For the exchange settlement, the trader shall inform the bank the Pro Forma Invoice, commercial contract including the amounts of the transaction, the conditions both parties agree regarding the date and the limit date to deliver the cargo. In case the product is subject to Importing Licensing before the loading, the number of the product shall be informed. When the Declaration of Importing is registered, the conditions and time of the payment shall be informed as well.

As of the date of the loading or natinalization, the importer has 60 (sixty) days to complete the customs clearance and to include the contract of foreign exchange in the Declaration of Importing.

Importing Issues in Brazil

The complexity of this process is one of the most frequent complaints and, very often, this might be a big obstacle and bring intense confusion for traders.

The main issues are:

– Bureaucracy is an obstacle to fully understand the procedures to effectively conclude the process.

– High taxes might block the expansion of the segment and also compromise the financial health of the importing traders.

– The foreign exchange rates do not favor importing activities in Brazil.

– Port infrastructure makes the process slow, costly and uncertain.

–Lack of qualified labor is one of the bottlenecks in terms of productivity and business deals.

Brazil in the Import Market

Brazil imported US$ 150.7 billion dollars in international products in 2017, this represents a decrease by 37.1 percent since 2013. However, it is an increase by 9.6% when compared to 2016. Brazilian imports represent 0.9% of the global imports totaling US$ 16.054 trillion dollars.

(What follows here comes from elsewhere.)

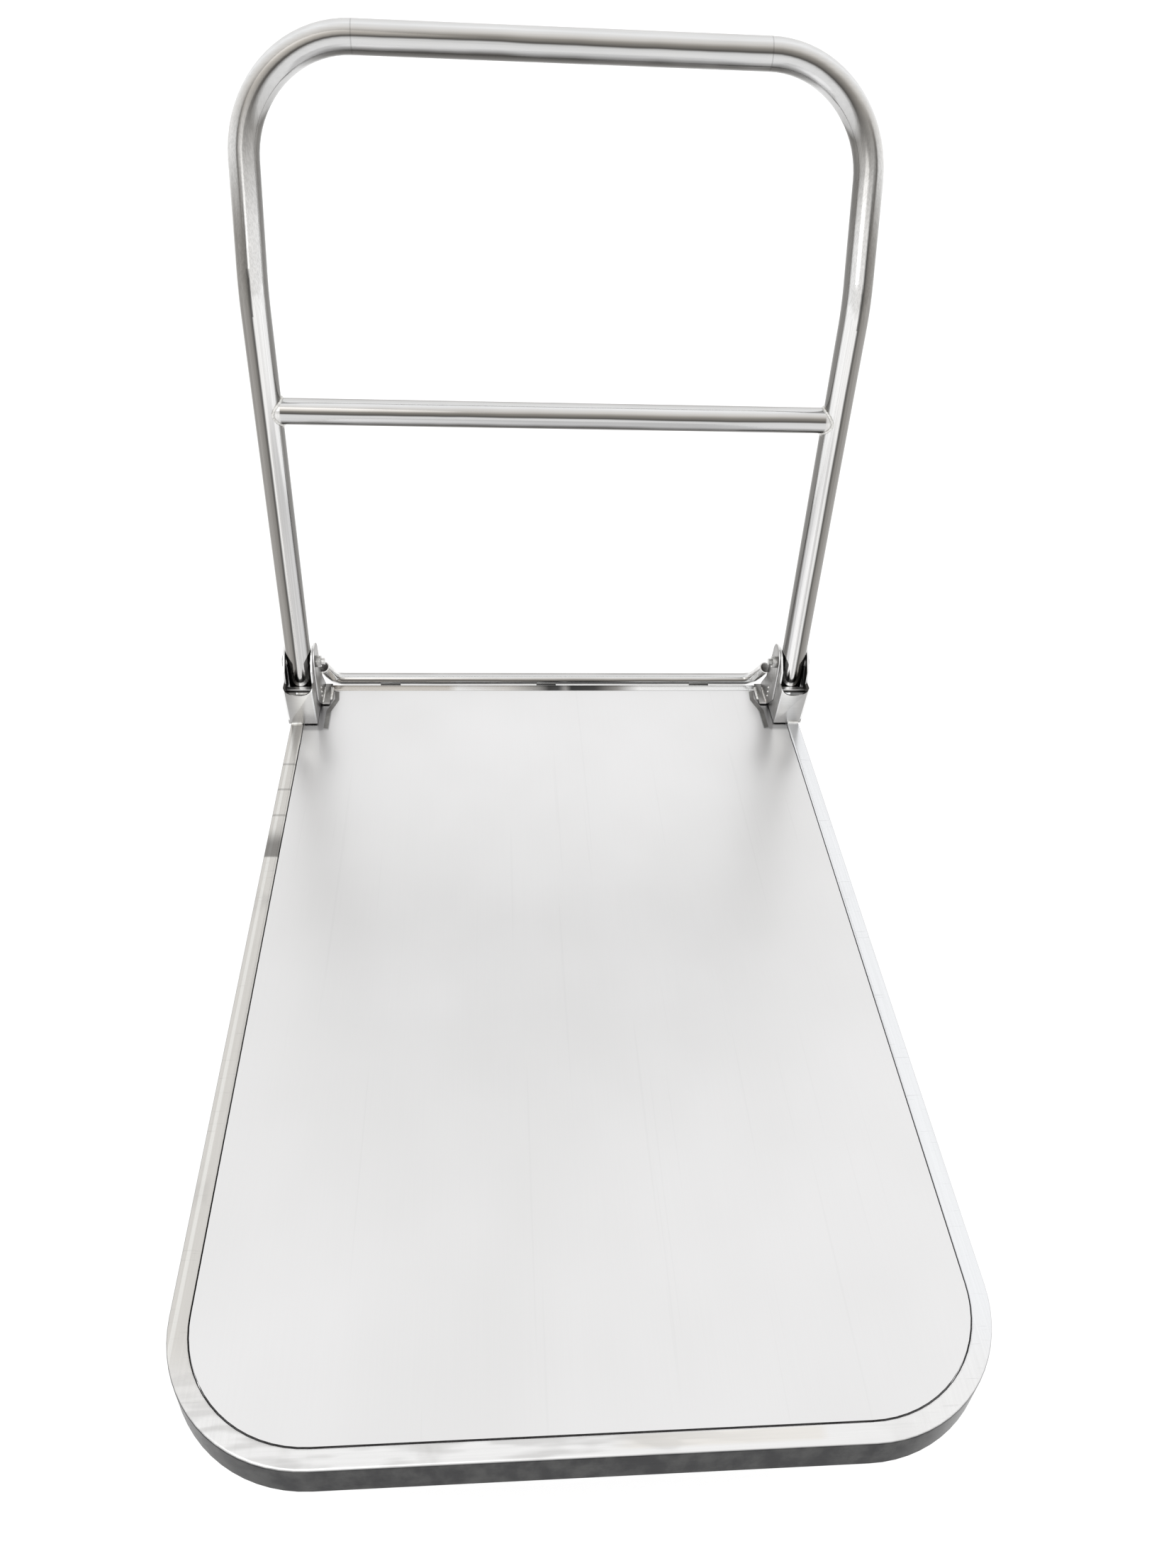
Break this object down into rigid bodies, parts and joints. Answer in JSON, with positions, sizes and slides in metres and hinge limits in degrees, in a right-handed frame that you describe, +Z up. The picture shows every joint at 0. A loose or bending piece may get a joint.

In a continental perspective, 35.9% of all Brazilian imports in 2017 were purchased from Asian countries. European partners represent 25.1% of import sales to Brazil whereas 20.6% represent the North American products.

The lowest numbers come from Latin America and the Caribbean except for Mexico (14%) and Africa represents only 3.7%. Taking the Brazilian population into account, 207.4 million inhabitants, the total amount of US$ 150.7 billion in 2017 represents roughly US$730 of annual demand per product for each resident.